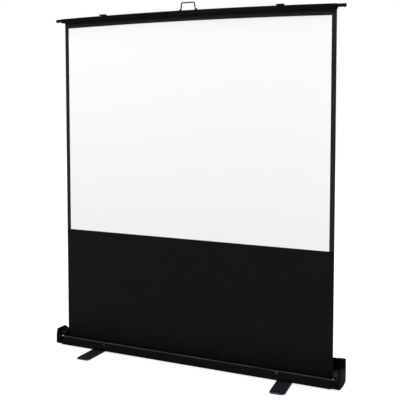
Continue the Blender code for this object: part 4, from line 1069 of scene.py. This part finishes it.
class SCREEN_OT_handle(bpy.types.Operator):
    """Wire carrying handle and its two ears"""

    bl_idname = "screen.handle"
    bl_label = "Handle"

    def execute(self, context):
        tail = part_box("bail_handle")[1].x
        ear_low, ear_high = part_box("bail_ear_right")
        axis_y, axis_z = (ear_low.y + ear_high.y) / 2, ear_low.z + HANDLE_AXIS
        path = rounded([
            (-tail, 0.0), (-HANDLE_BASE, 0.0, HANDLE_BEND),
            (-HANDLE_GRIP, HANDLE_RISE, HANDLE_CORNER), (HANDLE_GRIP, HANDLE_RISE, HANDLE_CORNER),
            (HANDLE_BASE, 0.0, HANDLE_BEND), (tail, 0.0)], 10)
        only()
        curve = bpy.data.curves.new("handle_wire", "CURVE")
        curve.dimensions = "3D"
        curve.bevel_depth = WIRE_RADIUS
        curve.bevel_resolution = 6
        curve.use_fill_caps = True
        line = curve.splines.new("POLY")
        line.points.add(len(path) - 1)
        for point, (x, up) in zip(line.points, path):
            point.co = (x, axis_y - up * math.sin(HANDLE_LEAN),
                        axis_z + up * math.cos(HANDLE_LEAN), 1.0)
        handle = bpy.data.objects.new("handle_wire", curve)
        context.scene.collection.objects.link(handle)
        only(handle)
        bpy.ops.object.convert(target="MESH")
        handle = bpy.context.object
        placed(smooth(handle, 50.0), "bail", dark_wire(), "bail_handle")
        for side in SIDES:
            dressed(f"bail_ear_{side}", f"handle_ear_{side}", "bar",
                    latch_black(), 0.0005)
        return {"FINISHED"}


# Latches

class SCREEN_OT_latches(bpy.types.Operator):
    """Latch straps and hinges on the bar, keepers on the case"""

    bl_idname = "screen.latches"
    bl_label = "Latches"

    def execute(self, context):
        for side in SIDES:
            self.hinge(side)
            self.strap(side)
            dressed(f"latch_keeper_{side}", f"strap_keeper_{side}", "root",
                    keeper_metal(), 0.0004)
        return {"FINISHED"}

    def hinge(self, side):
        node = f"latch_hinge_{side}"
        low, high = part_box(node)
        hinge = eased(copied(node, f"strap_hinge_{side}"), 0.0005)
        profile = [(radius, low.z + RIVET_SEAT + up) for radius, up in RIVET]
        rivets = [turned("rivet", "Z", (low.x + (high.x - low.x) * share, high.y - RIVET_INSET),
                         profile, 28) for share in RIVET_SHARES]
        fused(hinge, *rivets)
        placed(smooth(hinge), "bar", latch_black(), node)

    def strap(self, side):
        node = f"latch_strap_{side}"
        low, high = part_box(node)
        strap = copied(node, f"hook_strap_{side}")
        x = (low.x + high.x) / 2
        left, right = x - WINDOW_HALF, x + WINDOW_HALF
        near, far = (low.y + end for end in WINDOW_ENDS)
        corners = [(left, near, WINDOW_ROUND), (right, near, WINDOW_ROUND),
                   (right, far, WINDOW_ROUND), (left, far, WINDOW_ROUND)]
        cut(strap, pushed("window", rounded(corners, 6), "Z", low.z - OVERRUN, high.z + OVERRUN))
        eased(cleaned(strap), 0.0004)
        placed(strap, f"latch_{side}", latch_black(), node)


# Mast

def tube_profile(outer, wall, low, high):
    """A tube's section with its ends rolled over."""
    inner, low_edge, high_edge = outer - wall, low + TUBE_LIP, high - TUBE_LIP
    return [(outer, low_edge), (outer, high_edge), (outer - TUBE_LIP, high),
            (inner + TUBE_LIP / 2, high), (inner, high_edge), (inner, low_edge),
            (inner + TUBE_LIP / 2, low), (outer - TUBE_LIP, low)]


class SCREEN_OT_mast(bpy.types.Operator):
    """Telescopic tubes, the clevis, root block, head and tongue of the mast"""

    bl_idname = "screen.mast"
    bl_label = "Mast"

    def execute(self, context):
        for name, wall in TUBE_WALLS.items():
            node = f"mast_{name}_tube"
            at, low, high = seat(node)
            profile = tube_profile((high.x - low.x) / 2, wall, low.z, high.z)
            tube = turned(f"drawn_tube_{name}", "Z", at, profile)
            placed(smooth(tube), f"mast_{name}", drawn_aluminium(), node)
        for node, name, body, slot, material, width in (
            ("mast_bracket", "mast_clevis", "root", "zinc_steel", zinc_steel, 0.0006),
            ("mast_root", "mast_foot_block", "mast_outer", "moulded_black", moulded_black,
             0.0008),
            ("mast_head", "mast_top_block", "mast_inner", "moulded_black", moulded_black,
             0.0007),
            ("support_tongue", "folding_tongue", "tongue", "zinc_steel", zinc_steel, 0.0005),
            ("lift_bracket", "bar_shelf", "bar", "zinc_steel", zinc_steel, 0.0005),
        ):
            dressed(node, name, body, material(), width)
        return {"FINISHED"}


class SCREEN_OT_clamps(bpy.types.Operator):
    """Clamp collars and their cam levers"""

    bl_idname = "screen.clamps"
    bl_label = "Clamps"

    def execute(self, context):
        for level, tube in (("lower", "mast_outer"), ("upper", "mast_middle")):
            dressed(f"clamp_collar_{level}", f"tube_collar_{level}", tube,
                    moulded_black(), 0.0007)
            node = f"clamp_lever_{level}"
            low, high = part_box(node)
            lever = copied(node, f"cam_lever_{level}")
            face = high.x if level == "lower" else low.x
            for i in range(RIB_COUNT):
                z = low.z + RIB_START + RIB_PITCH * i
                cut(lever, block("rib", (face - RIB_DEPTH, low.y - OVERRUN, z),
                                 (face + RIB_DEPTH, high.y + OVERRUN, z + RIB_WIDTH)))
            eased(cleaned(lever), 0.0004)
            placed(lever, f"lever_{level}", moulded_black(), node)
        return {"FINISHED"}


# Feet

class SCREEN_OT_feet(bpy.types.Operator):
    """Flat painted feet and their rubber pads"""

    bl_idname = "screen.feet"
    bl_label = "Feet"

    def execute(self, context):
        for side in SIDES:
            body = f"foot_{side}"
            dressed(body, f"flat_foot_{side}", body, foot_paint(), 0.0021, 4, 30.0)
            for end in ("front", "rear"):
                dressed(f"foot_pad_{side}_{end}", f"pad_{side}_{end}", body,
                        pad_rubber(), 0.0006)
        return {"FINISHED"}


class SCREEN_OT_finishes(bpy.types.Operator):
    """Finishes on the solids that are kept as they are"""

    bl_idname = "screen.finishes"
    bl_label = "Finishes"

    def execute(self, context):
        for make, singles, pairs in (
            (zinc_steel, ("spring_spindle", "return_spring", "mast_hinge_pin", "tongue_pin",
                          "clamp_pin_lower", "clamp_pin_upper"),
             ("roller_bracket", "foot_rivet", "latch_pin")),
            (drawn_aluminium, ("roller_tube",), ()),
            (moulded_black, ("fabric_spline",), ("roller_plug", "foot_washer")),
        ):
            for name in (*singles, *(f"{pair}_{side}" for pair in pairs for side in SIDES)):
                data = nodes[name].data
                data.materials.clear()
                data.materials.append(make())
        return {"FINISHED"}


# Stage

class SCREEN_OT_stage(bpy.types.Operator):
    """Camera, soft lamps, white surroundings and the pale floor"""

    bl_idname = "screen.stage"
    bl_label = "Stage"

    def execute(self, context):
        self.camera(context)
        for lamp in LAMPS:
            self.lamp(*lamp)
        self.surroundings(context)
        self.floor()
        context.scene.view_settings.view_transform = "Standard"
        return {"FINISHED"}

    def camera(self, context):
        data = bpy.data.cameras.new("view_camera")
        data.sensor_width = SENSOR
        data.lens = FOCAL_SHARE * SENSOR
        data.shift_y = CAMERA_SHIFT
        data.clip_end = FAR_CLIP
        level = math.cos(CAMERA_PITCH)
        gaze = (-math.sin(CAMERA_YAW) * level, math.cos(CAMERA_YAW) * level,
                -math.sin(CAMERA_PITCH))
        context.scene.camera = self.hung(data, CAMERA_PLACE, Vector(gaze))

    def lamp(self, name, place, size, power):
        data = bpy.data.lights.new(name, "AREA")
        data.shape = "SQUARE"
        data.size = size
        data.energy = power
        self.hung(data, place, LAMP_AIM - Vector(place))

    def hung(self, data, place, gaze):
        """Puts a camera or a lamp in its place, looking along its gaze."""
        made = bpy.data.objects.new(data.name, data)
        bpy.context.scene.collection.objects.link(made)
        made.location = place
        made.rotation_euler = gaze.to_track_quat("-Z", "Y").to_euler()
        return made

    def surroundings(self, context):
        """White where the camera, gloss or glass looks past the object, softer as light."""
        world = bpy.data.worlds.new("white_surroundings")
        context.scene.world = world
        world.use_nodes = True
        tree = world.node_tree
        strength = add(tree, "ShaderNodeMapRange", {0: seen(tree), 3: WORLD_LIGHT, 4: 1.0})
        back = tree.nodes["Background"]
        back.inputs["Color"].default_value = grey(1.0)
        tree.links.new(strength.outputs[0], back.inputs["Strength"])

    def floor(self):
        floor = started("pale_floor", bpy.ops.mesh.primitive_grid_add, x_subdivisions=8,
                        y_subdivisions=8, size=FLOOR_SIZE)
        made = bpy.data.materials.new("pale_floor")
        made.use_nodes = True
        tree = made.node_tree
        shader = tree.nodes["Principled BSDF"]
        cloud = noise(tree, place_of(tree), 3.0, 4.0, 0.6)
        tree.links.new(mixed(tree, cloud, grey(0.34), grey(0.36)), shader.inputs["Base Color"])
        shader.inputs["Roughness"].default_value = 0.9
        shader.inputs["Specular IOR Level"].default_value = 0.1
        glow = add(tree, "ShaderNodeEmission", {"Strength": times(tree, seen(tree), FLOOR_GLOW)})
        both = add(tree, "ShaderNodeAddShader", {0: shader.outputs[0], 1: glow.outputs[0]})
        tree.links.new(both.outputs[0], tree.nodes["Material Output"].inputs["Surface"])
        floor.data.materials.append(made)


class SCREEN_PT_panel(bpy.types.Panel):
    """Lists the steps that dress the screen"""

    bl_idname = "SCREEN_PT_panel"
    bl_label = "Projection Screen"
    bl_space_type = "VIEW_3D"
    bl_region_type = "UI"
    bl_category = "Screen"

    def draw(self, context):
        settings = context.scene.screen_look
        for name in settings.__annotations__:
            self.layout.prop(settings, name)
        for operator in OPERATORS:
            self.layout.operator(operator.bl_idname)


OPERATORS = (SCREEN_OT_stage, SCREEN_OT_cloth, SCREEN_OT_case, SCREEN_OT_caps, SCREEN_OT_bar,
             SCREEN_OT_handle, SCREEN_OT_latches, SCREEN_OT_mast, SCREEN_OT_clamps,
             SCREEN_OT_feet, SCREEN_OT_finishes)
CLASSES = (ScreenLook, *OPERATORS, SCREEN_PT_panel)


def register():
    for cls in CLASSES:
        bpy.utils.register_class(cls)
    bpy.types.Scene.screen_look = bpy.props.PointerProperty(type=ScreenLook)


def unregister():
    del bpy.types.Scene.screen_look
    for cls in reversed(CLASSES):
        bpy.utils.unregister_class(cls)


def main():
    register()
    bpy.ops.screen.stage()
    bpy.ops.screen.cloth()
    bpy.ops.screen.case()
    bpy.ops.screen.caps()
    bpy.ops.screen.bar()
    bpy.ops.screen.handle()
    bpy.ops.screen.latches()
    bpy.ops.screen.mast()
    bpy.ops.screen.clamps()
    bpy.ops.screen.feet()
    bpy.ops.screen.finishes()


if __name__ == "__main__":
    main()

::::::::

What you are asked to do:
Give only the number of lines in the material above that include the word "tail".

Solution below:
3